No catálogo do espetáculo seguinte, "A Luta 1", Zé Celso evocou quarenta anos de tropicalismo e a influência de Oswald de Andrade, a quem ele dedicou a peça. As atrizes eram impressionantes, sobretudo quando apareceram enroladas num mesmo pano que também servia de xador, dando vida a uma muçulmana de muitas cabeças, uma figura onírica que reenviou ao Oriente de todas as guerras e universalizou Canudos.

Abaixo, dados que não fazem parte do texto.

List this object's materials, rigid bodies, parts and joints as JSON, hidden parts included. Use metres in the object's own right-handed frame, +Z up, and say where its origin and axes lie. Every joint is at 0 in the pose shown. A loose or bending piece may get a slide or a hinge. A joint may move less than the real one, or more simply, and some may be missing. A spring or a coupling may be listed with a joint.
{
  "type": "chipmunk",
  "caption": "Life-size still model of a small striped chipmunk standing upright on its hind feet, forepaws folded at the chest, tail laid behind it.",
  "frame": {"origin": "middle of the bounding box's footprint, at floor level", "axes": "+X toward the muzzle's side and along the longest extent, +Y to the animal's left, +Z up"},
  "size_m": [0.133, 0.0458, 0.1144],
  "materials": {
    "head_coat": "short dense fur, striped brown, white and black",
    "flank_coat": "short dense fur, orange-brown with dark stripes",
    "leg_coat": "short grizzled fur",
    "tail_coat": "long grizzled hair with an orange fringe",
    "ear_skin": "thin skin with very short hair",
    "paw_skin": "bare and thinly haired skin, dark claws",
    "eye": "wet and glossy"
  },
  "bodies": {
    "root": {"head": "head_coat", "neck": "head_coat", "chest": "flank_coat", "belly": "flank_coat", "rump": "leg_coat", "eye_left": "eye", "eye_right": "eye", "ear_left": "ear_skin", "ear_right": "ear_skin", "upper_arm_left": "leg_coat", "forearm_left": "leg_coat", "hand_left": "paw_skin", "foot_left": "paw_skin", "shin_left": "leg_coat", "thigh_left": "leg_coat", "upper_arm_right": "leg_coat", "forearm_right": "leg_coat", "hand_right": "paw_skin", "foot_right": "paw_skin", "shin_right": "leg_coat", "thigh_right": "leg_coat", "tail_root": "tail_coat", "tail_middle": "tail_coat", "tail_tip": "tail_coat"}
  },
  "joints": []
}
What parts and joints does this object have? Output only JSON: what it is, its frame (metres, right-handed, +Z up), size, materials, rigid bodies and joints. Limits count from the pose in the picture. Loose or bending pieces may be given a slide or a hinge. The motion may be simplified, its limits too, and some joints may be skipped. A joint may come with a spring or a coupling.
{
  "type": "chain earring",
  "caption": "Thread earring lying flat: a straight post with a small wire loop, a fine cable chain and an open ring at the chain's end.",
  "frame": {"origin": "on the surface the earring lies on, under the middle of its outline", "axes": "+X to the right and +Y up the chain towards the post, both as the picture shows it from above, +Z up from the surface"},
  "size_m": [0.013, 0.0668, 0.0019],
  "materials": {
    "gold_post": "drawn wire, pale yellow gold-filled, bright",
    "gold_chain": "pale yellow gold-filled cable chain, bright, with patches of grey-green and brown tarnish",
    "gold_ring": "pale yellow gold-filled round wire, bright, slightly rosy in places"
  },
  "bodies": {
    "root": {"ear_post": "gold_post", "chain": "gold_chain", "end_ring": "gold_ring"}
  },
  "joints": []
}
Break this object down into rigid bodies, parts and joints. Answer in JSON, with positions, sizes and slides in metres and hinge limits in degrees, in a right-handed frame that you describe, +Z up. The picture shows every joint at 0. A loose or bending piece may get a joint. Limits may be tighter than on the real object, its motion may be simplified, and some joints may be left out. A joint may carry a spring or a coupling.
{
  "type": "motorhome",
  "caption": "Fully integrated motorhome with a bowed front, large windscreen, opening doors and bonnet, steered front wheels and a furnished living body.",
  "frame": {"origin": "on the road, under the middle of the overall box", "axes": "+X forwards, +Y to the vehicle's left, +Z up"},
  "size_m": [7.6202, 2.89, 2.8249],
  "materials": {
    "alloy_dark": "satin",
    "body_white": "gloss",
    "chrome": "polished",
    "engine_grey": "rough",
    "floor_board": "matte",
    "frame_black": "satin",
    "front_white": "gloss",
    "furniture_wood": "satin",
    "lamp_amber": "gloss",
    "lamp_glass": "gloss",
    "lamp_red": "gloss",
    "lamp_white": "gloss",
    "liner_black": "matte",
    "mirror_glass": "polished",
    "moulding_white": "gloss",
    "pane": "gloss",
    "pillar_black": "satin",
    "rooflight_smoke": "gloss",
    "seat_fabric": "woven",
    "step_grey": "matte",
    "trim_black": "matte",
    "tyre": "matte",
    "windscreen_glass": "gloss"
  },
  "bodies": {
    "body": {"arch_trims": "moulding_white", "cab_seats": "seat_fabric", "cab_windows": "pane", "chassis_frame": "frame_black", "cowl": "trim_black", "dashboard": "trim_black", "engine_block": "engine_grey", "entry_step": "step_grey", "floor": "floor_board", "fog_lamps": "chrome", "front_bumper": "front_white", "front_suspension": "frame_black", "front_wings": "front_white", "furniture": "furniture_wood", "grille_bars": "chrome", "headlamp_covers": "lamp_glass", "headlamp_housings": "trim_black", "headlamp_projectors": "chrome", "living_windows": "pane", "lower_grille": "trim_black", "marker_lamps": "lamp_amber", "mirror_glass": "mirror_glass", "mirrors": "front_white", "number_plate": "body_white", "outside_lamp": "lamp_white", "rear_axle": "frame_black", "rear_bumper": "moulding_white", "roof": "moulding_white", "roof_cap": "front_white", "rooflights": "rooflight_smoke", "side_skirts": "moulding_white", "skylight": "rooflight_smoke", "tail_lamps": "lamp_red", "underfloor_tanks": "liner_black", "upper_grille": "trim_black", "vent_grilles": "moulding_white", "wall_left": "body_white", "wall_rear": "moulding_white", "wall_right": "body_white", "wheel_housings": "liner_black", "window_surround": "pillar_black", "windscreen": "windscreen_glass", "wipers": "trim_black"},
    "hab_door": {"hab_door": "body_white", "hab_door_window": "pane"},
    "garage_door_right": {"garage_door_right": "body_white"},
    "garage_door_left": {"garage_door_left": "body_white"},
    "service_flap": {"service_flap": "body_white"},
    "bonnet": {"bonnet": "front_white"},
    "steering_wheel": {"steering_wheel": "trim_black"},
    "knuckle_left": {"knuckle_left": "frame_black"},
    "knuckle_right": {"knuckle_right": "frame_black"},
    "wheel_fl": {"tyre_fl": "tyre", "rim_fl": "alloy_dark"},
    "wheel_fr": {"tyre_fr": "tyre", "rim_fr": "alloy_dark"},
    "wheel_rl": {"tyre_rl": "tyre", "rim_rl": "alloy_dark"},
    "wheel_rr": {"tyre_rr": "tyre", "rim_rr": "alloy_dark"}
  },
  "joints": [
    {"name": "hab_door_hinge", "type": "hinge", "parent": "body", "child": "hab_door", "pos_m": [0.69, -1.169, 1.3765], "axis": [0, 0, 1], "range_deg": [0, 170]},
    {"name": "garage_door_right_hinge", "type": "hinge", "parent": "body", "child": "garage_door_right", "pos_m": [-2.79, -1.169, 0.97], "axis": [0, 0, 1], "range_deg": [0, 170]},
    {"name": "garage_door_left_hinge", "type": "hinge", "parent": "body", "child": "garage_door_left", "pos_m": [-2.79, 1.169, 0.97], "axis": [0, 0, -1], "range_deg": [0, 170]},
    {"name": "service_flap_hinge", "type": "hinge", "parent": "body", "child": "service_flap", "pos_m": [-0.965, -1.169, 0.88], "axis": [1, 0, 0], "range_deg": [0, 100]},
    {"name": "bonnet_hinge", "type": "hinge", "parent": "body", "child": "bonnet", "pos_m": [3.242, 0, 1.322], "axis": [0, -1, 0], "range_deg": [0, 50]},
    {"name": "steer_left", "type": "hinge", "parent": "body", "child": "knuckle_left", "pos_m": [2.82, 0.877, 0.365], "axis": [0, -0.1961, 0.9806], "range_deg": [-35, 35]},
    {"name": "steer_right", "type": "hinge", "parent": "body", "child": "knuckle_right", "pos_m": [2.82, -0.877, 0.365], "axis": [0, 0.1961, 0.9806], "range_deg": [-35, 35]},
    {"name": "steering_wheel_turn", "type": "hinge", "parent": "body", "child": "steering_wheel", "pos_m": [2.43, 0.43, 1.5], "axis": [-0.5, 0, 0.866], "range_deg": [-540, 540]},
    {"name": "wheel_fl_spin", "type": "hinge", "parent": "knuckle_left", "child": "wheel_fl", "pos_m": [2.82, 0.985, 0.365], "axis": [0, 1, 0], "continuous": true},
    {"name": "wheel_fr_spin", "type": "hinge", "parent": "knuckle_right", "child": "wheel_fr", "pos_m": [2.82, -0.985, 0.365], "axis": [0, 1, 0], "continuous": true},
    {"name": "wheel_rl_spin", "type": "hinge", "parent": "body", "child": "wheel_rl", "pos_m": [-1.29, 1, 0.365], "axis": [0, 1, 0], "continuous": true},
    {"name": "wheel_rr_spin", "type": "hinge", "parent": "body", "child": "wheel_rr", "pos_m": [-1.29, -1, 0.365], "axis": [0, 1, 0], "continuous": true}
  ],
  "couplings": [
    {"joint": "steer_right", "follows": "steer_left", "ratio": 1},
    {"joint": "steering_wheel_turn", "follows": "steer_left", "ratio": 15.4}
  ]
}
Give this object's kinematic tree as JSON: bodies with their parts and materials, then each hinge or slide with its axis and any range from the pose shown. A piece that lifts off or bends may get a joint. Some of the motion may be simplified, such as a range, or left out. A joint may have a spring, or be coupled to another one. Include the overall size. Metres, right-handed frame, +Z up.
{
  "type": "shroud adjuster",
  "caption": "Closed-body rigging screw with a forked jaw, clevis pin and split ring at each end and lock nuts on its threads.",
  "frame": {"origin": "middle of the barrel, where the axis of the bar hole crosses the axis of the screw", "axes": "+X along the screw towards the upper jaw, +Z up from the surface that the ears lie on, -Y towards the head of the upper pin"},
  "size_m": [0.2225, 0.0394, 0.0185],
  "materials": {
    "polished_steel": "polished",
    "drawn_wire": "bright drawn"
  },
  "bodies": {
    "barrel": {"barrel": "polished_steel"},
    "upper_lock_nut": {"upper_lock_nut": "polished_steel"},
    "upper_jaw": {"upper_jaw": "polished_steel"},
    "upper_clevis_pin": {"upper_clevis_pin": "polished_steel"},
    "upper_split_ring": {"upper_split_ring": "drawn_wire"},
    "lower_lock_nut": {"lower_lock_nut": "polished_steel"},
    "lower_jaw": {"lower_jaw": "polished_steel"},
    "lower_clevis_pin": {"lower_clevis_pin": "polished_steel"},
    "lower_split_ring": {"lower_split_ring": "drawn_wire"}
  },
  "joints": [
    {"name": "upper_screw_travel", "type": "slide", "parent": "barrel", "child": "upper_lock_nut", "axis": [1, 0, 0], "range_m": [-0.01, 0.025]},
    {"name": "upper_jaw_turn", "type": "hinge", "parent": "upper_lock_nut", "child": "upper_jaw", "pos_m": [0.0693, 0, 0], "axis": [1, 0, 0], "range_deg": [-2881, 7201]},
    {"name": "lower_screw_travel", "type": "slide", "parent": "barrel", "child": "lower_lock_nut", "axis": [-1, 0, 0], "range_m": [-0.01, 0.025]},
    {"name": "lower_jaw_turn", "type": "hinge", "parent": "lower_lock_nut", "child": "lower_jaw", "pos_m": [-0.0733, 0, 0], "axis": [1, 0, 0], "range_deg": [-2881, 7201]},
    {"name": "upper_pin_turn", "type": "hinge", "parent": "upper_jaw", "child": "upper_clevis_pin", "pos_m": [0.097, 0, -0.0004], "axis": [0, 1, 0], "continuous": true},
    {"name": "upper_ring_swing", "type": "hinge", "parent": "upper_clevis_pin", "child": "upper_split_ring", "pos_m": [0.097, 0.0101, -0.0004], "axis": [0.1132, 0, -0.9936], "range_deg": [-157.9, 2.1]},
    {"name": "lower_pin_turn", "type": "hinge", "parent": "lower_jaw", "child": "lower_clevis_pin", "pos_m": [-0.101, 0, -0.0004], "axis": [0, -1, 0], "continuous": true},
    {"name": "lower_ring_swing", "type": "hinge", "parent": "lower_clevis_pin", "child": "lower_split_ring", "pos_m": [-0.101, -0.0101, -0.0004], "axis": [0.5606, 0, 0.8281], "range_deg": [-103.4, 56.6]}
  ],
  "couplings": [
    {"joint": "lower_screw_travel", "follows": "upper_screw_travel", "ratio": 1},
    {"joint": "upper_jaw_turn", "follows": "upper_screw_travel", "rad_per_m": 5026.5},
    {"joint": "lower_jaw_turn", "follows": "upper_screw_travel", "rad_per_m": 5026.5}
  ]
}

Zé Celso alcançou mais uma vez, nesta parte da epopeia, a meca da grande arte, que se materializou em cenas poéticas porque, para Zé Celso, o que interessava não era a significação que importa, mas o sentido. Não é o co-nhecimento, mas o cu-nhecimento —o saber que passa pelo corpo, ou seja, a sabedoria.

Por fim, "Luta 2" representou o ataque ao portal das luzes das Cunañas. As cenas do espetáculo eram quadros pintados pelo diretor e pelos atores. Acompanhei os bastidores e vi como Zé Celso liberava o ator, ensinava a dizer o texto a partir da música e apontava na atuação o seu gesto mais expressivo.

As imagens que resultaram desse trabalho, em que Zé Celso era tão dependente dos atores quanto estes dele, arrebatavam como as imagens dos cineastas, cuja referência é a pintura. O teatro de Zé Celso também foi cinema, além de ser ópera. Ele não se limitava ao que se convenciona chamar de teatro, porque antropofagicamente devorava os outros gêneros.

O elenco todo era bom, além de bonito. Formados no credo oswaldiano do pensamento ávido da totalidade, do humor e da vertigem, os atores do Oficina são únicos. Estão preparados para fazer o público entender que as tropas, sejam elas quais forem, rumam sempre para a morte.

Com eles, Zé Celso conseguiu fazer da história real de Canudos uma história metafórica e universal. Prova disso é o sucesso de "Os Sertões" na Alemanha. Primeiro em Recklinghausen, que fica no coração da indústria militar alemã e produziu as armas utilizadas na Guerra de Canudos. Ali, para apresentar "Krieg im Sertao", o produtor reconstruiu o espaço do Oficina tal como foi concebido por Lina Bo Bardi.

Obrigada, Zé. Apesar de mortal, você foi um Deus. Seu culto vai continuar.